FINANCIAL EDGE, NOVEMBER 2021 ISSUE: In 2015, following a 2014 Amtrak derailment, The Economist published an article on the Baltimore and Potomac Tunnel calling for replacement while noting that any planned replacement would take a while: “Construction on any replacement is unlikely to begin this decade.”
Well, it’s the next decade, and commencing the tunnel replacement project is being held up awaiting approval of the infrastructure bill. In a game of political football, the House continues to haggle over and leverage the bill’s passing. The Infrastructure Investment and Jobs Act was initially passed by the Senate in August (it was introduced in June 2021).
A recent Wall Street Journal article highlights the replacement plan including a build time frame of 10-12 years and a price tag that boggles the mind: $2 billion per mile ($4 billion total). It notes that the original tunnel was built between 1871 and 1873 “by workers hacking underground with pickaxes and shovels, aided by dynamite.” (Truly priceless.)
The debate around the bill’s passage shows where infrastructure and rail in particular fits into the political and economic landscape. Certainly, the 140-year-old tunnel (a victim almost certainly of deferred maintenance) is in need of replacement. The 30 mph speed collar and the cost of keeping the tunnel operational suggests that replacement would serve the common good on one of the busiest portions of Amtrak’s Northeast Corridor.
Opposition to the tunnel is regionalized and haphazard, attacking a capital improvement strategy necessitated by the maintenance deferral. In the media and in the political arena, it comes out as the opposite of NIMBYism. It asks a simple question: Why take 4% of the value of the Infrastructure Plan and allocate it to one tunnel serving one specific region in one specific corridor? Carry that a bit forward and think about this mindset on a national scale. If a project is not a YIMBY (yes in my back yard), it is regionalized politics favoring the few.
Amtrak (and the Baltimore and Potomac tunnel carries Amtrak as well as MARC regional service) strikes a strong chord in regional politics. On the one side, generally, citizens would like a national passenger system available full time. It’s an Americanism: If it can exist in Europe, why can’t it exist in the U.S. (there are two million square-mile reasons, duh)? On the other side, outside Amtrak’s limited high-traffic areas, you might feel that a national passenger rail system is a gratuitous thing where federal dollars are being deployed meaninglessly.
The regional political winds of NIMBYism and YIMBYism extend beyond the passenger into freight. The big difference is that the freight railroads are primarily responsible for all track maintenance expenses including bridge upkeep. They bear the results of failing to maintain their track. Grumbling about our nation’s crumbling infrastructure rarely includes grumbling about freight rail or track condition (notwithstanding that most derailments are caused by track failures). The national freight network in North America is a modern marvel of extraordinary proportions, unlike any other network around the world. But tossed between the NIMBYs and YIMBYs of regionalized politics, it is relentlessly criticized as underwhelming.

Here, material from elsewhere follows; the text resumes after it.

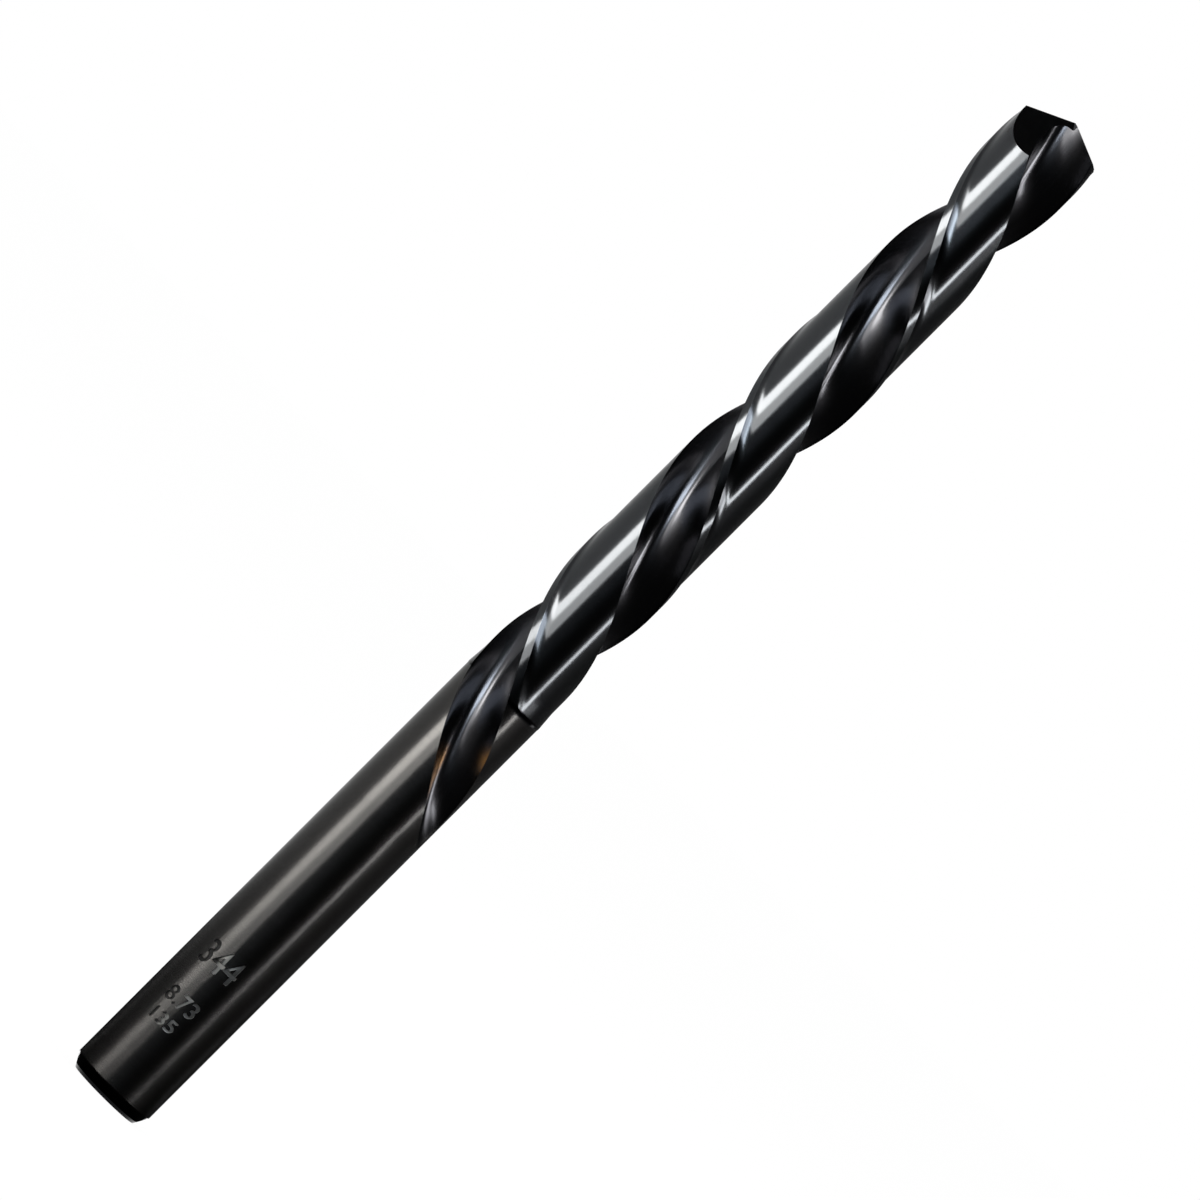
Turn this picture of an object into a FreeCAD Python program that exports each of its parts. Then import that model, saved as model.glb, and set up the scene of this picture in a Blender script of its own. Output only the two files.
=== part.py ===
# Left-hand twist drill bit, 11/32 in jobber length, as one solid with the label "drill_bit".
#
# The work follows the real one: a round blank is turned, two tapering flutes are milled along
# a left-hand helix and run out into the shank, the land behind each margin is ground back,
# and the 135 degree point is ground with a flank and a notch on each side.
#
# Frame, in millimetres: the origin is the centre of the shank's end face, +Z runs along the
# axis to the point, and the two cutting lips run along +X and -X.

import FreeCAD, Part
import math
import os
import Sketcher

os.makedirs("parts", exist_ok=True)
doc = FreeCAD.newDocument("twist_drill")
vector = FreeCAD.Vector

# Driving dimensions. Lengths are in millimetres and angles in degrees.
sheet = doc.addObject("Spreadsheet::Sheet", "dims")
sheet.Label = "dims"
DIMENSIONS = [
    ("Diameter over the margins", "drill_diameter", "8.731"),
    ("Diameter of the shank", "shank_diameter", "8.57"),
    ("Length over all", "overall_length", "120.65"),
    ("Height where the shank's diameter ends", "shank_length", "49.5"),
    ("Height of the cone from the shank to the body", "shank_cone", "0.25"),
    ("Chamfer of the shank's end, along the axis", "chamfer_length", "1.28"),
    ("Chamfer of the shank's end, across", "chamfer_depth", "0.73"),
    ("Lead of the helix, one full turn", "helix_lead", "49.8"),
    ("Web between the flutes at the point", "point_web", "1.35"),
    ("Growth of half the web per millimetre", "web_growth", "0.0146"),
    ("Height where the flute starts to run out", "runout_height", "45.5"),
    ("Radius of the run-out along the axis", "runout_radius", "25.7"),
    ("Diameter over the cleared land", "land_diameter", "8.34"),
    ("Width of the margin, as an angle", "margin_angle", "10.5"),
    ("Width of the hollow behind the margin, as an angle", "hollow_angle", "13"),
    ("Included angle of the point", "point_angle", "135"),
    ("Relief of the flank behind the lip", "flank_relief", "11.1"),
    ("Slope of the notch's floor", "notch_slope", "52.4"),
    ("Angle of the notch's root across its floor", "notch_turn", "126"),
    ("Angle between the notch's floor and wall", "notch_opening", "127.4"),
    ("Radius in the notch's root", "notch_radius", "0.3"),
    ("Half the chisel edge, across the lips", "chisel_half", "0.12"),
]
for row, (meaning, alias, value) in enumerate(DIMENSIONS, 1):
    sheet.set("A%d" % row, meaning)
    sheet.set("B%d" % row, value)
    sheet.setAlias("B%d" % row, alias)
doc.recompute()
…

Freight rail bears the risks and rewards of owning its infrastructure. Hence why the infrastructure bill contains little for freight rail improvements. The trucking industry offers only a fraction of the contribution to infrastructure (roads, highways and bridges are maintained by federal, state and local governments) other than fuel taxes, toll payments, licensing fees and accident-related roadbed repairs (oops). In 2018, there were 500,000 accidents involving trucks, compared to 11,900 derailments with a four-to-one total fatality ratio.
Passenger rail is a public service funded by taxpayer dollars with offsets provided by passenger fares. It’s easy to spend $4 billion for two miles when you have limited accountability. Railroad shareholders would flip over if capex ran amok that way. Federal audits rarely lead to results beyond finger wagging.
Freight rail originates from a regulated model. As the Everly Brothers said, “Breaking up is hard to do.” Freight rail needs oversight (federal) for matters like safety, but not regulation. For rail, the word “reregulation” is often whispered—loudly. Conversely, one never sniffs the sense that Congress or its FAA minions want to expand oversight over commercial aviation. Caught between NIMBY, YIMBY and the political moonscape, rail needs some respect. If it can’t have respect, then let Congress pony up the checkbook and pay for 100% of capital improvements. They can start by eating the $113 million being paid by CSX for the Howard Street tunnel expansion.